## Task directions:
Copy out, exactly and without additions, the lines from the one that contains "return low, high" to the one that contains "obj.parent = None", both ends included.

## Data records:

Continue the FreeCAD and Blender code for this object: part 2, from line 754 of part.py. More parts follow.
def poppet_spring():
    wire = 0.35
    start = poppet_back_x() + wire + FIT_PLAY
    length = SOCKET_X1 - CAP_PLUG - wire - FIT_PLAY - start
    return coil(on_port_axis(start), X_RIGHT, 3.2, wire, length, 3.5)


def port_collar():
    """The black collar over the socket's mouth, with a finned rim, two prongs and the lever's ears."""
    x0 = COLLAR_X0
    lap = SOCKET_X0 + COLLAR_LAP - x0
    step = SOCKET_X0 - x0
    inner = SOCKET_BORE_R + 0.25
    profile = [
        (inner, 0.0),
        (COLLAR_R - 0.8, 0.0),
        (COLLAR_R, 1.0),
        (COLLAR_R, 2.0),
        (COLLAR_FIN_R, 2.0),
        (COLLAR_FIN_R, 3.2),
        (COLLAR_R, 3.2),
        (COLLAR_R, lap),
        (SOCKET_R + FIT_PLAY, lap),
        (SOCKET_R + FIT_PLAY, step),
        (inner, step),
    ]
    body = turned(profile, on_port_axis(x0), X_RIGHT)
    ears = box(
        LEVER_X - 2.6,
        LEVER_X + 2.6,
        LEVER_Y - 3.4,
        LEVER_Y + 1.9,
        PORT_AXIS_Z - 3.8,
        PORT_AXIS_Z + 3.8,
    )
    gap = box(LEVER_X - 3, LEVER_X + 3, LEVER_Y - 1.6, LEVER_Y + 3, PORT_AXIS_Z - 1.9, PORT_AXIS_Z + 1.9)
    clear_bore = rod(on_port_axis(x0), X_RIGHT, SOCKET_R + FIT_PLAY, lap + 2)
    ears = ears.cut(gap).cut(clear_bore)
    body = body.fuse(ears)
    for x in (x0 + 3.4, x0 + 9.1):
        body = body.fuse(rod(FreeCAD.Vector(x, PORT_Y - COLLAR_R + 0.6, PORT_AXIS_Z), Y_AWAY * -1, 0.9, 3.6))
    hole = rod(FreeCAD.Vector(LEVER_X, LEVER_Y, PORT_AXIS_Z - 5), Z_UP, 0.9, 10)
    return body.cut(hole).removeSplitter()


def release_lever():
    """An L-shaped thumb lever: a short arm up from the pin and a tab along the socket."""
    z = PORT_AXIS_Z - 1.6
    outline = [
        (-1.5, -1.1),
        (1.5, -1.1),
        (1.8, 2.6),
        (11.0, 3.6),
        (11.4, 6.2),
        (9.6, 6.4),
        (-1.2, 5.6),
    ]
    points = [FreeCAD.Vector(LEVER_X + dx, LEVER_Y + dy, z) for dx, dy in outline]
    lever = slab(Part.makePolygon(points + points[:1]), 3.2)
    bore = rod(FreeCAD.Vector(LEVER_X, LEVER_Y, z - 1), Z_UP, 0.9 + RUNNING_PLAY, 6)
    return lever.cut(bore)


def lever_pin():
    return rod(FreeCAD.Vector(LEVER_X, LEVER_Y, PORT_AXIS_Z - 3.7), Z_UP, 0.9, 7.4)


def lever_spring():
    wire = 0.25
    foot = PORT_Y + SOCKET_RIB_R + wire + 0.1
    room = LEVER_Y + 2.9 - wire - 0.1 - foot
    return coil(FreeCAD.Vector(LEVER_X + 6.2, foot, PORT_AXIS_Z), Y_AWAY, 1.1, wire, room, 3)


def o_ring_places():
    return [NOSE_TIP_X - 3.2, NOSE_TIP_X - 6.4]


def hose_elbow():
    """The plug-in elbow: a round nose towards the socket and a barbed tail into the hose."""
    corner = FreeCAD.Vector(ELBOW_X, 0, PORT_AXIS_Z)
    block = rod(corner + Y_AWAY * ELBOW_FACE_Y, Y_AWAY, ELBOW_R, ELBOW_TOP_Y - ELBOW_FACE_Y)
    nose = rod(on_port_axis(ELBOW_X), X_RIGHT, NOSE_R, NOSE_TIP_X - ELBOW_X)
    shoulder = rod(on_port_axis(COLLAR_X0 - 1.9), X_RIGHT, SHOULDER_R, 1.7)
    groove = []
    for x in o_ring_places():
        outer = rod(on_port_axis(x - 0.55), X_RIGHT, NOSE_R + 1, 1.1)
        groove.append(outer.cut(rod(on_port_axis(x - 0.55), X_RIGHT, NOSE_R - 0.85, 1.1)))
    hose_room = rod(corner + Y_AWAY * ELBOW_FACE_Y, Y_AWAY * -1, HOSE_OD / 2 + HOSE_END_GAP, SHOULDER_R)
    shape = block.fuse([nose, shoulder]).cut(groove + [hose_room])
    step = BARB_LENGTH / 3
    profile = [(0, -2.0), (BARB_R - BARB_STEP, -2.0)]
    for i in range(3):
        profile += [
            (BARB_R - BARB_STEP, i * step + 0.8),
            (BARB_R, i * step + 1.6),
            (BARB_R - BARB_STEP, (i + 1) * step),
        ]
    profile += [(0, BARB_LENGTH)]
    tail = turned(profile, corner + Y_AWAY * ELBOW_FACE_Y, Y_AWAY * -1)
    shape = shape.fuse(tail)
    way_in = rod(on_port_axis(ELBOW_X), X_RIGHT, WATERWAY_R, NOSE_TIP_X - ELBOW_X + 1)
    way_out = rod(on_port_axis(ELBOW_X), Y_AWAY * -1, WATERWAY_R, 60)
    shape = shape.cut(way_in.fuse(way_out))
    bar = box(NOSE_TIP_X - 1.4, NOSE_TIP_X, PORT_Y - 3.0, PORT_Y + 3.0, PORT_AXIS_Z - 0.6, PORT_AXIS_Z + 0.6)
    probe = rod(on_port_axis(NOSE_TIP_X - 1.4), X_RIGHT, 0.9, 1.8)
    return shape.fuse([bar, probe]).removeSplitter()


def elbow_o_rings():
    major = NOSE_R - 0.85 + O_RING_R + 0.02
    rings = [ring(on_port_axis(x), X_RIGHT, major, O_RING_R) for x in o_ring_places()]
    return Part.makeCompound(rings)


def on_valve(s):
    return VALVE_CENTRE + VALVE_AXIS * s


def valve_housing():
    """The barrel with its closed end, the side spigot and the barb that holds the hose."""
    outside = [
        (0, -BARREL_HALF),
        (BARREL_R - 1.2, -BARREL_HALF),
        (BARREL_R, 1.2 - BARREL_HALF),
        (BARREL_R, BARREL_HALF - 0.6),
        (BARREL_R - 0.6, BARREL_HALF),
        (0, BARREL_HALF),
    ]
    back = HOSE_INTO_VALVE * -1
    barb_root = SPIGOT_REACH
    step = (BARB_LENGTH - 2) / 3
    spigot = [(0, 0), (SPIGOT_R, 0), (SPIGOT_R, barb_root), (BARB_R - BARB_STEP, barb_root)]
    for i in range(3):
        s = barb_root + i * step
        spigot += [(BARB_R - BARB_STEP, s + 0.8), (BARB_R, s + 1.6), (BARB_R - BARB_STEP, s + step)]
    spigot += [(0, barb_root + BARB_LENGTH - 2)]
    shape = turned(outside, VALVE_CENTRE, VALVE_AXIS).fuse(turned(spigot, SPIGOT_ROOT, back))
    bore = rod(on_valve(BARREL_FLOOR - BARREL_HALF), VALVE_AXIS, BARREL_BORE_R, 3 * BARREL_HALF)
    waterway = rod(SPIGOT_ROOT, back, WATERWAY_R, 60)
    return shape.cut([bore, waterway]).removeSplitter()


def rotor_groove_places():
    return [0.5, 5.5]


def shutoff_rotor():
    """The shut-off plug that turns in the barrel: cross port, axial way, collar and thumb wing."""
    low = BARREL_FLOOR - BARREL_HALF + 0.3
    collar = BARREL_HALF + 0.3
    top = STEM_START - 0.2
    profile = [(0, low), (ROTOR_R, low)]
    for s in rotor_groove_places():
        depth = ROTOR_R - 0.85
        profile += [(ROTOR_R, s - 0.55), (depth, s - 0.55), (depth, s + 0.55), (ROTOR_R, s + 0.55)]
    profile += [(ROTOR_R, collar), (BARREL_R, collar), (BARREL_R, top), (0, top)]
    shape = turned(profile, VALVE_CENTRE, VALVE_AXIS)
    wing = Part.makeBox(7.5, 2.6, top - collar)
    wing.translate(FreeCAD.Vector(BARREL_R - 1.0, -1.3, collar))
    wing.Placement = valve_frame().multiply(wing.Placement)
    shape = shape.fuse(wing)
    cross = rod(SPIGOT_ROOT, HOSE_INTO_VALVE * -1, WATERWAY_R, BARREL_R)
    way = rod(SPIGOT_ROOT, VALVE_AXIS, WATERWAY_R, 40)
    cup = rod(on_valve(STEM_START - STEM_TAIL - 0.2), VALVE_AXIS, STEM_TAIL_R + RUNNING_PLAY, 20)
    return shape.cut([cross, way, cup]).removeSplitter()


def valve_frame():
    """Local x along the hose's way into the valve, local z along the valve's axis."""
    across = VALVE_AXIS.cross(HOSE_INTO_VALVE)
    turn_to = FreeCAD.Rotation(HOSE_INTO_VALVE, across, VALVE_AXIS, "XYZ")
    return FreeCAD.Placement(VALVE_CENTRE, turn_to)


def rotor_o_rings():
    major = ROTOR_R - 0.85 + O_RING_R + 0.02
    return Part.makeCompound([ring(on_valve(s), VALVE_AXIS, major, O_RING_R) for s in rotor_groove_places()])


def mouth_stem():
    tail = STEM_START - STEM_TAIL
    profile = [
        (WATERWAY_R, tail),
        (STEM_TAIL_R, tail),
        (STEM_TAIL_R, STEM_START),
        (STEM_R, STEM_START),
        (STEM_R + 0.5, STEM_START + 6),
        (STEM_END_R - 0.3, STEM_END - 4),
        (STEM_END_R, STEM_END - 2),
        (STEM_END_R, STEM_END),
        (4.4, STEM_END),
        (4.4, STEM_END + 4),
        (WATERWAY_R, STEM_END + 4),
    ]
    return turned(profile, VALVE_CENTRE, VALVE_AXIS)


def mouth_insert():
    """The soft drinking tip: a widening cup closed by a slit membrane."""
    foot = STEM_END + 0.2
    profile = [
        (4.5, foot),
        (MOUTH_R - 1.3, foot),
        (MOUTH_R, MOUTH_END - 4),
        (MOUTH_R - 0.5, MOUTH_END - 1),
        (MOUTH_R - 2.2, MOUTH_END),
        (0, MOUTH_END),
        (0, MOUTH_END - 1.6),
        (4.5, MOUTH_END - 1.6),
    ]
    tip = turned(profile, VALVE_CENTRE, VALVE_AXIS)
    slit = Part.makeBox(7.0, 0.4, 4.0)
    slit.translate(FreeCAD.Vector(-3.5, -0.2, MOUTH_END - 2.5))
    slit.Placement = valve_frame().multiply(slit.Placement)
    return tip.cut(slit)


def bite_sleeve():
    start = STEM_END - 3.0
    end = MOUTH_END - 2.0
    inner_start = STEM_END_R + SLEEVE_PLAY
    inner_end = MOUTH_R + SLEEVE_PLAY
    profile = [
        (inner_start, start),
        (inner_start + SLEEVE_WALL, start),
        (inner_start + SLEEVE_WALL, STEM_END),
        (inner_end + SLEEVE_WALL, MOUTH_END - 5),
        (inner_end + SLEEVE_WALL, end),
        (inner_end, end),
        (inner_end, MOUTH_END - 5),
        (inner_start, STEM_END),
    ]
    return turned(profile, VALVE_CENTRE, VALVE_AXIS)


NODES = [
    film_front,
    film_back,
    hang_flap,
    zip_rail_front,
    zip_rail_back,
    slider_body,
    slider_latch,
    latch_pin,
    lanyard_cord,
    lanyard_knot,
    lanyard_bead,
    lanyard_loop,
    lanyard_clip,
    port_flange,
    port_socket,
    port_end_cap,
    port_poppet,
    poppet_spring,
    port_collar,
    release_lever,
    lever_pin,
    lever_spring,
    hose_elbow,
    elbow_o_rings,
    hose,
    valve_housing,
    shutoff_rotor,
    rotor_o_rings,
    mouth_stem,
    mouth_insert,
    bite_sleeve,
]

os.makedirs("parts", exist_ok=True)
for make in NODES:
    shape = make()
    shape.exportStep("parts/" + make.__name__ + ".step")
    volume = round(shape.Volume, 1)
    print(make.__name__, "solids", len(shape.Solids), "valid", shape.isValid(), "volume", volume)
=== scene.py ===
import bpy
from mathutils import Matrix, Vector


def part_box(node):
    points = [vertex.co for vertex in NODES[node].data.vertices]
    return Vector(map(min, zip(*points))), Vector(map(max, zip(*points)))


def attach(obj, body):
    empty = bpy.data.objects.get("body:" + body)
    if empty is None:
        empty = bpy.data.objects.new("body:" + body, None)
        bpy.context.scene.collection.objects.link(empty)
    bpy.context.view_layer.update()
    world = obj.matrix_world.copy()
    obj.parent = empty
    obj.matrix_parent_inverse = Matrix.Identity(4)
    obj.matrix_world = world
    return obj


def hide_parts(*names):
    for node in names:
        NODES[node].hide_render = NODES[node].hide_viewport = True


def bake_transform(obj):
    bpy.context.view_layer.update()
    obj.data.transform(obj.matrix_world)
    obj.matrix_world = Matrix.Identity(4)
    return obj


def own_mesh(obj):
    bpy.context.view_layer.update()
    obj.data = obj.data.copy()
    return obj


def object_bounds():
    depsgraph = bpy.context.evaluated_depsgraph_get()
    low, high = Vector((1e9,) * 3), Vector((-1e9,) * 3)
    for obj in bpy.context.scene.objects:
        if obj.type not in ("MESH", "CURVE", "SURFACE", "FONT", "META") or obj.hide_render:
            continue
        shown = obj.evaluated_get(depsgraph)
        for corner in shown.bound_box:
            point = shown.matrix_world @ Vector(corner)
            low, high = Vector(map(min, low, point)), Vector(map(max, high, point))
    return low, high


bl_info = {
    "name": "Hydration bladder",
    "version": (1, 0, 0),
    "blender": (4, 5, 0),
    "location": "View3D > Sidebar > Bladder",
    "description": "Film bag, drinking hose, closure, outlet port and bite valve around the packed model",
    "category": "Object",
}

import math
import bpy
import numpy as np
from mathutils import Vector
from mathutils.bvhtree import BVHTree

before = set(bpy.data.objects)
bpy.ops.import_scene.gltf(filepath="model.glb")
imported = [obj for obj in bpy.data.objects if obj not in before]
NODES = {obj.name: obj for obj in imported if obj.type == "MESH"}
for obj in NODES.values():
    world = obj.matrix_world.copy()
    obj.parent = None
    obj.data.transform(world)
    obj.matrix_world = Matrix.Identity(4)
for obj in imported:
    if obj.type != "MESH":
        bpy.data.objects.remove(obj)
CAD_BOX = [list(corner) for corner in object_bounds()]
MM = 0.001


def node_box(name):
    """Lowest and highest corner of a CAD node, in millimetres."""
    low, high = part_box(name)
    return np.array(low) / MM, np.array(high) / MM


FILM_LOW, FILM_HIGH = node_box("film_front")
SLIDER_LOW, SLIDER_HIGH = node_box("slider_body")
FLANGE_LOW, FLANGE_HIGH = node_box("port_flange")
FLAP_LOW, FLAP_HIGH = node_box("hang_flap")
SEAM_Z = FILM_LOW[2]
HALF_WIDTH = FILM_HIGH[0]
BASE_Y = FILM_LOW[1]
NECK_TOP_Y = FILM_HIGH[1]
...
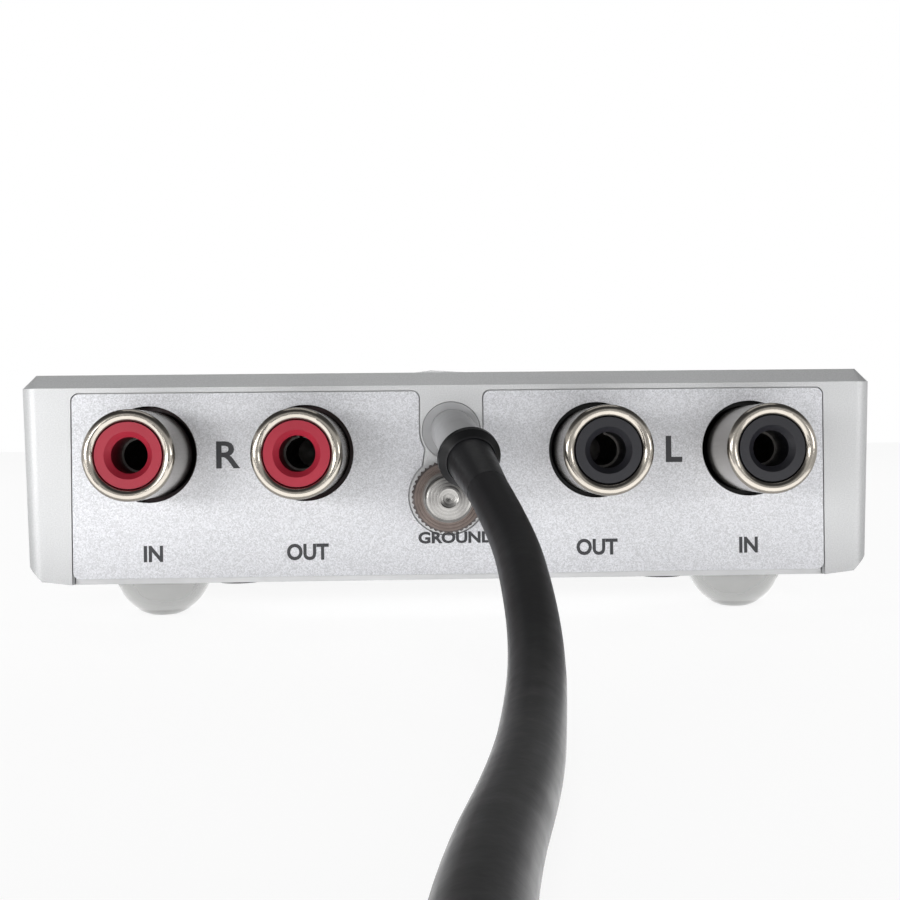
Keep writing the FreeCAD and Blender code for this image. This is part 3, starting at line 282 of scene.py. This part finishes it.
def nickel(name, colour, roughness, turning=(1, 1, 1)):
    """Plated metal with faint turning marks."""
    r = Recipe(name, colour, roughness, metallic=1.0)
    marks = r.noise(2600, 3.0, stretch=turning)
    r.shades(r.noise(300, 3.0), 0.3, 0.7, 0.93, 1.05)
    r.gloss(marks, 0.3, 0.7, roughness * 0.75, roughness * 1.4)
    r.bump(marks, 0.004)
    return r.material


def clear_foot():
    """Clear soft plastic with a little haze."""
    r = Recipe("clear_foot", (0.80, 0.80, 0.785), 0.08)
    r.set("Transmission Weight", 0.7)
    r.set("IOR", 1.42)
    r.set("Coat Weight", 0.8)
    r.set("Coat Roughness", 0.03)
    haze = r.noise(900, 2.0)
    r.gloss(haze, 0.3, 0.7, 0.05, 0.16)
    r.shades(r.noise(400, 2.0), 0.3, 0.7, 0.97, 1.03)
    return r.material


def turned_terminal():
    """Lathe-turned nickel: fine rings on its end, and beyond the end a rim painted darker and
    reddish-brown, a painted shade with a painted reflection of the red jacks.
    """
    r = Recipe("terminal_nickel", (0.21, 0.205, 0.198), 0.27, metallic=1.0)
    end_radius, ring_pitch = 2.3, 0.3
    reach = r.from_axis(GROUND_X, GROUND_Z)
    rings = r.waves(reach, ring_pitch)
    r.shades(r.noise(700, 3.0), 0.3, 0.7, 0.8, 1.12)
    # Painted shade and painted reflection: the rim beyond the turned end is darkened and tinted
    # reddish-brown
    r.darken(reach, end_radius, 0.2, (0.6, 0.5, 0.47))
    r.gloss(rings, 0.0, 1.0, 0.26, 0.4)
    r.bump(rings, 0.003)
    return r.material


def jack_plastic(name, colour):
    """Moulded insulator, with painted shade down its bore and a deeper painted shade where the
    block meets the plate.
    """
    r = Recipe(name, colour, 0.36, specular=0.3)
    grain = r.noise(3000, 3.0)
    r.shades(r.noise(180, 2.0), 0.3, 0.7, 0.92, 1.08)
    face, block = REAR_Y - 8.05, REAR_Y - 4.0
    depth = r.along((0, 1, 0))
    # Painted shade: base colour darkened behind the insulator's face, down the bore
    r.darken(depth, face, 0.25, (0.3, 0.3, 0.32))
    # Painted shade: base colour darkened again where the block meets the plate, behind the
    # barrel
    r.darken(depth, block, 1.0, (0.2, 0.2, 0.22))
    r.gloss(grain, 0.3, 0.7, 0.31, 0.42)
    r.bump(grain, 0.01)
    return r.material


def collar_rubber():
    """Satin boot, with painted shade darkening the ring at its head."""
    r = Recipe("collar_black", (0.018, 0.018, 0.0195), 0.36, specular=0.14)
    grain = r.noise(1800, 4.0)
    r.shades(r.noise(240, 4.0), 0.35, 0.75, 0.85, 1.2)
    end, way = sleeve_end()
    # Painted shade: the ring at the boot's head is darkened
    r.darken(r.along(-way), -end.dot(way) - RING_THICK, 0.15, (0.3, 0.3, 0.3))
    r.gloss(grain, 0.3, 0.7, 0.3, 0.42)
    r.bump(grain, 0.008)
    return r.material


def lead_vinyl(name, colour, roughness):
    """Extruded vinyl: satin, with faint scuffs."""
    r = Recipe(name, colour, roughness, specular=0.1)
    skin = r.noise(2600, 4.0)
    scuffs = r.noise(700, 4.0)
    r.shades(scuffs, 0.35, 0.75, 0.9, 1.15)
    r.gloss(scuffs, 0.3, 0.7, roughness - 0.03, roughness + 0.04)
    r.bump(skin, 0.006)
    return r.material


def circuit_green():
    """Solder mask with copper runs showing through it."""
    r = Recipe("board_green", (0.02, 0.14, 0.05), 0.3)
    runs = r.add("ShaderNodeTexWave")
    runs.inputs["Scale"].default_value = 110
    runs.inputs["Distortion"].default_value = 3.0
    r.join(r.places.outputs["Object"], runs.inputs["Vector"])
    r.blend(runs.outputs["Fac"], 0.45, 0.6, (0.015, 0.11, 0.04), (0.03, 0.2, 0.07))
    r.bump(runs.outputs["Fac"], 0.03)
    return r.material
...
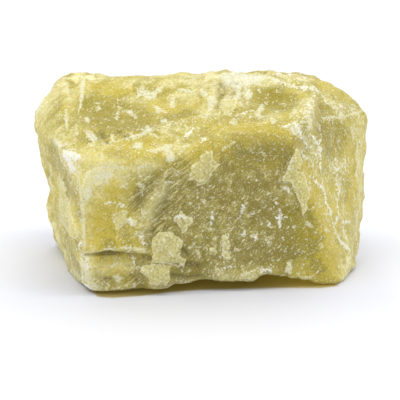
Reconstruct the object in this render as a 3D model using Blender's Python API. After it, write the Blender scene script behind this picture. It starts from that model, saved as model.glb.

## Exercise response:
    return low, high


bl_info = {
    "name": "Hydration bladder",
    "version": (1, 0, 0),
    "blender": (4, 5, 0),
    "location": "View3D > Sidebar > Bladder",
    "description": "Film bag, drinking hose, closure, outlet port and bite valve around the packed model",
    "category": "Object",
}

import math
import bpy
import numpy as np
from mathutils import Vector
from mathutils.bvhtree import BVHTree

before = set(bpy.data.objects)
bpy.ops.import_scene.gltf(filepath="model.glb")
imported = [obj for obj in bpy.data.objects if obj not in before]
NODES = {obj.name: obj for obj in imported if obj.type == "MESH"}
for obj in NODES.values():
    world = obj.matrix_world.copy()
    obj.parent = None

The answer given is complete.